Pendant des mois, les Kurdes ont lutté contre Daech aux côtés des Occidentaux. Ils étaient souvent en première ligne dans l’offensive contre le groupe terroriste malgré la résistance acharnée des djihadistes. Au nord de la Syrie, les Kurdes surveillent six camps de réfugiés et de prisonniers de Daech.

Une menace multiple

La question présente une menace multiple : réinsertion des djihadistes dans des groupes terroristes, recrudescence du terrorisme et problématique du retour des étrangers. Alors que certains des détenus souhaitent rentrer dans leur pays d’origine, d’autres continuent ouvertement à promouvoir l’idéologie du groupe terroriste. Or, plusieurs pays occidentaux refusent de rapatrier leurs ressortissants détenus par les Kurdes. Ces pays expriment leurs inquiétudes vis-à-vis d’un possible retour en force des attaques terroristes du groupe Daech, mais aussi du retour des djihadistes étrangers et leurs familles en leurs pays d’origine. « L’assaut turc dans le nord-est de la Syrie va sans doute pousser les Kurdes à se retirer de cette partie du front et stopper leur combat contre Daech. Cette partie, encore en ruines, pourrait redevenir une zone de non-droit qui favoriserait un retour en force du groupe terroriste », souligne Hassan Abou-Taleb.
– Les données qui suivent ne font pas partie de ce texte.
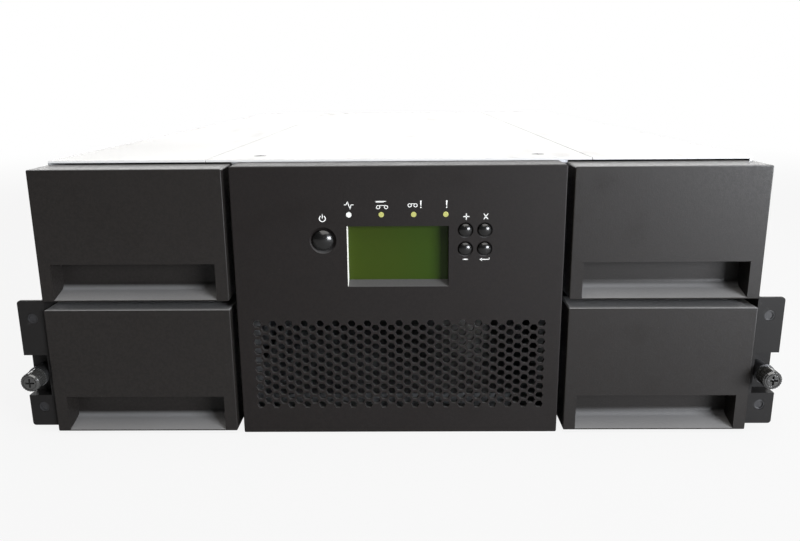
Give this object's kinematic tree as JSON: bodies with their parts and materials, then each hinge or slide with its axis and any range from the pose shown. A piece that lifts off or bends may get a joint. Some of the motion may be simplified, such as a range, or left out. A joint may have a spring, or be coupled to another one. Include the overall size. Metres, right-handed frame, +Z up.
{
  "type": "data tape library",
  "caption": "Rack-mounted data tape library with pull-out cartridge magazines, middle control fascia, picker robot, and pull-out drives and power supplies at the rear.",
  "frame": {"origin": "Middle of the underside of the whole bounding box.", "axes": "+X to the right seen from the front, +Y from the front to the rear, +Z up."},
  "size_m": [0.4826, 0.8216, 0.1755],
  "materials": {
    "chassis_base": "galvanised sheet, fine spangle",
    "side_wall_left": "galvanised sheet, fine spangle",
    "side_wall_right": "galvanised sheet, fine spangle",
    "rear_panel": "galvanised sheet",
    "rear_cage": "galvanised sheet",
    "top_cover": "pale satin sheet",
    "top_side_panels": "pale satin sheet",
    "cover_screws": "black oxide screw heads",
    "magazine_bays": "galvanised sheet",
    "front_frame": "galvanised sheet",
    "front_bezel": "fine moulded grain",
    "display_module": "circuit board and frame",
    "display_glass": "green liquid-crystal cell",
    "control_board": "circuit board",
    "ready_led": "clear lens",
    "status_leds": "pale amber lenses",
    "rack_ear_left": "black powder coat",
    "rack_ear_right": "black powder coat",
    "ear_screws": "black oxide screws",
    "screw_ferrules": "dark plated steel",
    "aisle_rails": "bright steel strip",
    "drive_rack": "moulded rack",
    "upper_left_bezel": "fine moulded grain",
    "upper_left_frame": "moulded frame",
    "upper_left_cartridges": "cartridge shells",
    "upper_right_bezel": "fine moulded grain",
    "upper_right_frame": "moulded frame",
    "upper_right_cartridges": "cartridge shells",
    "lower_right_bezel": "fine moulded grain",
    "lower_right_frame": "moulded frame",
    "lower_right_cartridges": "cartridge shells",
    "lower_left_frame": "moulded frame",
    "lower_left_cartridges": "cartridge shells",
    "io_station_bezel": "fine moulded grain",
    "io_station_carrier": "moulded carrier",
    "power_button": "satin cap",
    "plus_key": "satin cap",
    "minus_key": "satin cap",
    "cancel_key": "satin cap",
    "enter_key": "satin cap",
    "thumbscrew_left": "black knurled knob",
    "thumbscrew_right": "black knurled knob",
    "carriage_frame": "painted sheet and steel rods",
    "carriage_motor": "motor can",
    "carriage_pinion": "cut brass",
    "lift_platform": "painted sheet",
    "turntable": "satin sheet",
    "picker_tray": "moulded tray",
    "gripper": "moulded gripper",
    "barcode_reader": "reader housing",
    "lower_drive_sled": "galvanised sheet",
    "upper_drive_sled": "galvanised sheet",
    "lower_drive": "plated drive case",
    "upper_drive": "plated drive case",
    "lower_supply": "galvanised case",
    "upper_supply": "galvanised case",
    "lower_supply_fan": "fan rotor",
    "upper_supply_fan": "fan rotor",
    "controller_card": "steel plate and circuit board"
  },
  "bodies": {
    "case": {"chassis_base": "chassis_base", "side_wall_left": "side_wall_left", "side_wall_right": "side_wall_right", "rear_panel": "rear_panel", "rear_cage": "rear_cage", "top_cover": "top_cover", "top_side_panels": "top_side_panels", "cover_screws": "cover_screws", "magazine_bays": "magazine_bays", "front_frame": "front_frame", "front_bezel": "front_bezel", "display_module": "display_module", "display_glass": "display_glass", "control_board": "control_board", "ready_led": "ready_led", "status_leds": "status_leds", "rack_ear_left": "rack_ear_left", "rack_ear_right": "rack_ear_right", "ear_screws": "ear_screws", "screw_ferrules": "screw_ferrules", "aisle_rails": "aisle_rails", "drive_rack": "drive_rack"},
    "upper_left_magazine": {"upper_left_bezel": "upper_left_bezel", "upper_left_frame": "upper_left_frame", "upper_left_cartridges": "upper_left_cartridges"},
    "upper_right_magazine": {"upper_right_bezel": "upper_right_bezel", "upper_right_frame": "upper_right_frame", "upper_right_cartridges": "upper_right_cartridges"},
    "lower_right_magazine": {"lower_right_bezel": "lower_right_bezel", "lower_right_frame": "lower_right_frame", "lower_right_cartridges": "lower_right_cartridges"},
    "lower_left_magazine": {"lower_left_frame": "lower_left_frame", "lower_left_cartridges": "lower_left_cartridges"},
    "io_station": {"io_station_bezel": "io_station_bezel", "io_station_carrier": "io_station_carrier"},
    "power_button": {"power_button": "power_button"},
    "plus_key": {"plus_key": "plus_key"},
    "minus_key": {"minus_key": "minus_key"},
    "cancel_key": {"cancel_key": "cancel_key"},
    "enter_key": {"enter_key": "enter_key"},
    "thumbscrew_left": {"thumbscrew_left": "thumbscrew_left"},
    "thumbscrew_right": {"thumbscrew_right": "thumbscrew_right"},
    "carriage": {"carriage_frame": "carriage_frame", "carriage_motor": "carriage_motor"},
    "pinion": {"carriage_pinion": "carriage_pinion"},
    "lift": {"lift_platform": "lift_platform"},
    "turntable": {"turntable": "turntable"},
    "tray": {"picker_tray": "picker_tray"},
    "gripper": {"gripper": "gripper", "barcode_reader": "barcode_reader"},
    "lower_drive_unit": {"lower_drive_sled": "lower_drive_sled", "lower_drive": "lower_drive"},
    "upper_drive_unit": {"upper_drive_sled": "upper_drive_sled", "upper_drive": "upper_drive"},
    "lower_power_supply": {"lower_supply": "lower_supply"},
    "upper_power_supply": {"upper_supply": "upper_supply"},
    "lower_fan": {"lower_supply_fan": "lower_supply_fan"},
    "upper_fan": {"upper_supply_fan": "upper_supply_fan"},
    "controller": {"controller_card": "controller_card"}
  },
  "joints": [
    {"name": "upper_left_magazine_slide", "type": "slide", "parent": "case", "child": "upper_left_magazine", "axis": [0, -1, 0], "range_m": [0, 0.42]},
    {"name": "upper_right_magazine_slide", "type": "slide", "parent": "case", "child": "upper_right_magazine", "axis": [0, -1, 0], "range_m": [0, 0.42]},
    {"name": "lower_right_magazine_slide", "type": "slide", "parent": "case", "child": "lower_right_magazine", "axis": [0, -1, 0], "range_m": [0, 0.42]},
    {"name": "lower_left_magazine_slide", "type": "slide", "parent": "case", "child": "lower_left_magazine", "axis": [0, -1, 0], "range_m": [0, 0.42]},
    {"name": "io_station_slide", "type": "slide", "parent": "lower_left_magazine", "child": "io_station", "axis": [0, -1, 0], "range_m": [0, 0.104]},
    {"name": "power_button_press", "type": "slide", "parent": "case", "child": "power_button", "axis": [0, 1, 0], "range_m": [0, 0.001], "stiffness_N_per_m": 900},
    {"name": "plus_key_press", "type": "slide", "parent": "case", "child": "plus_key", "axis": [0, 1, 0], "range_m": [0, 0.001], "stiffness_N_per_m": 900},
    {"name": "minus_key_press", "type": "slide", "parent": "case", "child": "minus_key", "axis": [0, 1, 0], "range_m": [0, 0.001], "stiffness_N_per_m": 900},
    {"name": "cancel_key_press", "type": "slide", "parent": "case", "child": "cancel_key", "axis": [0, 1, 0], "range_m": [0, 0.001], "stiffness_N_per_m": 900},
    {"name": "enter_key_press", "type": "slide", "parent": "case", "child": "enter_key", "axis": [0, 1, 0], "range_m": [0, 0.001], "stiffness_N_per_m": 900},
    {"name": "thumbscrew_left_turn", "type": "hinge", "parent": "case", "child": "thumbscrew_left", "pos_m": [-0.23255, -0.39925, 0.0404], "axis": [0, -1, 0], "continuous": true},
    {"name": "thumbscrew_right_turn", "type": "hinge", "parent": "case", "child": "thumbscrew_right", "pos_m": [0.23255, -0.39925, 0.0404], "axis": [0, -1, 0], "continuous": true},
    {"name": "carriage_slide", "type": "slide", "parent": "case", "child": "carriage", "axis": [0, -1, 0], "range_m": [0, 0.3535]},
    {"name": "pinion_spin", "type": "hinge", "parent": "carriage", "child": "pinion", "pos_m": [0.074, 0.12975, 0.0065], "axis": [0, 0, 1], "continuous": true},
    {"name": "lift_slide", "type": "slide", "parent": "carriage", "child": "lift", "axis": [0, 0, 1], "range_m": [0, 0.1392]},
    {"name": "turntable_turn", "type": "hinge", "parent": "lift", "child": "turntable", "pos_m": [0, 0.04075, 0.005], "axis": [0, 0, 1], "range_deg": [-90, 180]},
    {"name": "tray_slide", "type": "slide", "parent": "turntable", "child": "tray", "axis": [0, -1, 0], "range_m": [0, 0.052]},
    {"name": "gripper_slide", "type": "slide", "parent": "tray", "child": "gripper", "axis": [0, -1, 0], "range_m": [0, 0.101]},
    {"name": "lower_drive_slide", "type": "slide", "parent": "case", "child": "lower_drive_unit", "axis": [0, 1, 0], "range_m": [0, 0.2]},
    {"name": "upper_drive_slide", "type": "slide", "parent": "case", "child": "upper_drive_unit", "axis": [0, 1, 0], "range_m": [0, 0.2]},
    {"name": "lower_supply_slide", "type": "slide", "parent": "case", "child": "lower_power_supply", "axis": [0, 1, 0], "range_m": [0, 0.18]},
    {"name": "upper_supply_slide", "type": "slide", "parent": "case", "child": "upper_power_supply", "axis": [0, 1, 0], "range_m": [0, 0.18]},
    {"name": "lower_fan_spin", "type": "hinge", "parent": "lower_power_supply", "child": "lower_fan", "pos_m": [-0.196, 0.35875, 0.0263], "axis": [0, 1, 0], "continuous": true},
    {"name": "upper_fan_spin", "type": "hinge", "parent": "upper_power_supply", "child": "upper_fan", "pos_m": [-0.196, 0.35875, 0.0763], "axis": [0, 1, 0], "continuous": true},
    {"name": "controller_slide", "type": "slide", "parent": "case", "child": "controller", "axis": [0, 1, 0], "range_m": [0, 0.17]}
  ],
  "couplings": [
    {"joint": "pinion_spin", "follows": "carriage_slide", "rad_per_m": 111.11}
  ]
}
Qui assume donc la responsabilité d’un éventuel retour de Daech ? En retirant ses forces armées de la Syrie, le président américain, Donald Trump, a affirmé que de nombreux djihadistes étaient encore sous la garde des Kurdes, tout en soulignant qu’il tenait Ankara pour responsable de leur sort. « Si les Kurdes ne les surveillent pas, ce sera à la Turquie (de le faire). Ils ne veulent pas, comme nous, que ces gens soient libérés », a-t-il expliqué. Le chef militaire kurde des Forces Démocratiques Syriennes (FDS), Mazloum Kobane, a déclaré que ses hommes chargés de surveiller les prisonniers étaient en route pour la frontière turque depuis l’annonce du retrait de soldats américains de la zone. « Toutes leurs familles sont situées dans la région de la frontière, donc ils sont obligés d’aller les défendre. La surveillance des prisonniers devient donc une seconde priorité pour les Kurdes », a-t-il déclaré à la chaîne américaine NBC News.
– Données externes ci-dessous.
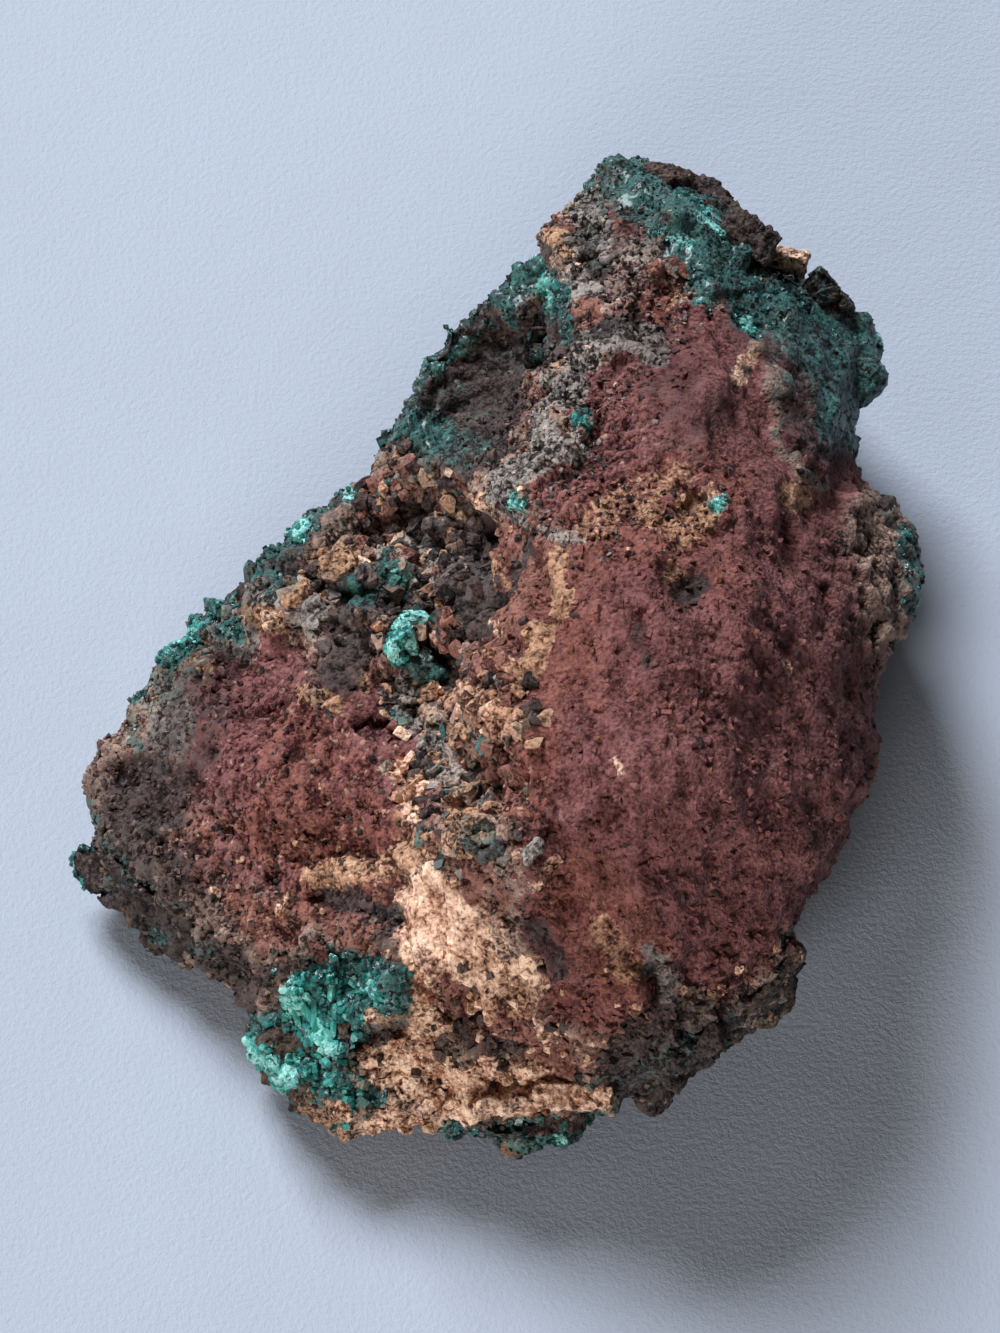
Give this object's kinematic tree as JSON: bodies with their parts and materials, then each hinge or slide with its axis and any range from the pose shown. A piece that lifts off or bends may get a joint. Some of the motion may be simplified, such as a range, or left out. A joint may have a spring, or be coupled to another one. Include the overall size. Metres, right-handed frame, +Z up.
{
  "type": "dioptase specimen",
  "caption": "Hand-sized mineral specimen: a rough rust-red gossan matrix with drusy blue-green dioptase crusts on its edges and in its hollow.",
  "frame": {"origin": "centre of the bounding box's base, on the surface the stone lies on", "axes": "+Z up, +Y away from the viewer towards the narrow end with the knob, +X to the right as the show face is seen"},
  "size_m": [0.0876, 0.1098, 0.0464],
  "materials": {
    "gossan": "matte, earthy, velvety iron oxide",
    "dioptase": "glassy, translucent blue-green crystals",
    "dark_crust": "dull, dark grey with faint green glints"
  },
  "bodies": {
    "root": {"gossan_matrix": "gossan", "hollow_dioptase_crust": "dioptase", "crest_dioptase_crust": "dioptase", "shoulder_dioptase_crust": "dioptase", "left_rim_dioptase_crust": "dioptase", "wing_tip_dioptase_crust": "dioptase", "corner_dioptase_cluster": "dioptase", "foot_dioptase_cluster": "dioptase", "fringe_dark_crust": "dark_crust", "right_flank_dioptase_crust": "dioptase", "back_flank_dioptase_crust": "dioptase"}
  },
  "joints": []
}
Pourtant, le risque Daech inquiète la communauté internationale, de Washington à Moscou, en passant par Paris, Londres et Berlin. Pour le général Khaled Okacha, directeur du Centre égyptien de réflexion et d’études stratégiques, « l’offensive turque a remis en cause les cinq ans de combat contre le groupe terroriste. Et s’ils fuient le champ de bataille syrien, ils pourraient renforcer des groupes radicaux islamistes dans le reste du monde, surtout les pays voisins de la Syrie qui seront les plus touchés par le retour du groupe terroriste ».